L’histoire de cette pièce est assez caractéristique de la façon dont les choses pouvaient se passer à l’époque. Alexis Sorlin-Dorigny est un collectionneur qui a envoyé une grande quantité d’œuvres antiques vers le Louvre. Dans les années 1877-1878, 200 000 réfugiés bulgares et roumains, qui fuient les Russes, trouvent refuge en Turquie. Environ 25 000 migrants sont hébergés dans la mosquée Sainte-Sophie qui, comme beaucoup de bâtiments d’Istanbul, souffre de déprédations.

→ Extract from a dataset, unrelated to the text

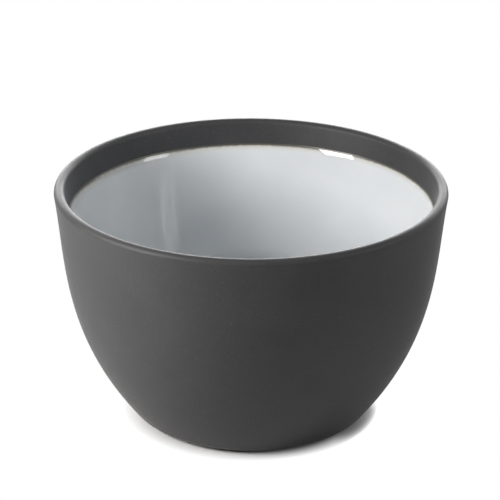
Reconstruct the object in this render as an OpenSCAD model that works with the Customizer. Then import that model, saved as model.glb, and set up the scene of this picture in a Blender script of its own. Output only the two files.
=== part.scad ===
// Latte bowl: a deep round bowl of dark porcelain, matt outside, with a white glossy glaze
// inside that stops short of the lip and a thin brown line where that glaze runs out.
// Millimetres, +Z up, with the origin on the table under the middle of the foot.

/* [Bowl] */
// Diameter across the lip
rim_d = 125; // [100:1:160]
// Height from the table to the top of the lip
bowl_h = 77; // [60:1:110]
// Lean of the wall away from upright just below the lip, in degrees
lip_lean = 9; // [4:1:16]

/* [Foot] */
// Outer diameter of the flat ring that the bowl stands on
foot_d = 65; // [50:1:80]
// Width of the flat ring
foot_w = 3.5; // [2:0.5:6]
// Radius of the round heel between the flat ring and the wall
heel_r = 8; // [4:0.5:12]
// Slope of the wall where it leaves the heel, in degrees above level
heel_rise = 51; // [40:1:65]
// Height of the hollow inside the flat ring
recess_h = 1.8; // [1.2:0.1:3]
// Radius of the ring's rounded inner edge
recess_edge_r = 0.6; // [0.3:0.1:1]

/* [Wall] */
// Thickness of the lip, which is half round on top
lip_t = 3.4; // [2:0.1:4.5]
// Thickness of the wall where its inside starts to round into the floor
wall_t = 5.1; // [2.5:0.1:7]
// Thickness of the floor in the middle
floor_t = 5.2; // [3:0.1:7]

/* [Glaze] */
// Depth of the glaze's edge below the top of the lip
glaze_drop = 8.2; // [5:0.1:20]
// Thickness of the glaze
glaze_t = 0.5; // [0.3:0.1:1]
// Height over which the glaze swells from its edge to its full thickness
bead_h = 2.4; // [0.8:0.1:4]
// Height of the brown line above the glaze's edge
edge_line_h = 0.5; // [0.3:0.1:1]
// Thickness of the brown line where it meets the glaze
edge_line_t = 0.12; // [0.08:0.01:0.2]

/* [Hidden] */
$fn = 120;

body_colour = "#3d3b3b";
glaze_colour = "#dfe3e6";
edge_line_colour = "#6b6150";

// Pull of the outer wall's curve at each end, as a share of the way between its ends
heel_pull_share = 0.47;
lip_pull_share = 0.28;
// Place along the outer wall, from heel to lip, where the inside starts to round into the floor
floor_join_share = 0.3;
// Pull of the floor's curve at the wall, as a share of its drop from there to the middle
join_pull_share = 0.94;
// Pull of the floor's curve at the middle, as a share of the radius of the pull at the wall
middle_pull_share = 0.72;
// Power by which the wall thins from there up to the lip
thinning_power = 1.5;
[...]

Sorlin-Dorigny accepte de restaurer ces bâtiments, et récupère des antiquités au passage : à l’époque, de très beaux panneaux du 16e siècle sont souvent remplacés par des panneaux locaux de moins bonne facture. Lors de l’Exposition universelle de 1889, les pièces récupérées par Sorlin-Dorigny sont exposées pour la première fois à l’union centrale des Arts Décoratifs. Des visiteurs du monde entier découvrent la beauté de cette collection. Sorlin-Dorigny ne recevra jamais la reconnaissance qu’il mérite. Pourtant, grâce aux  archives, on sait aujourd’hui qu’il n’y a jamais eu vol de sa part mais bien œuvre de sauvegarde. Sans son action, le panneau de Selim II réclamé aujourd’hui par les Turcs aurait pu disparaître à jamais.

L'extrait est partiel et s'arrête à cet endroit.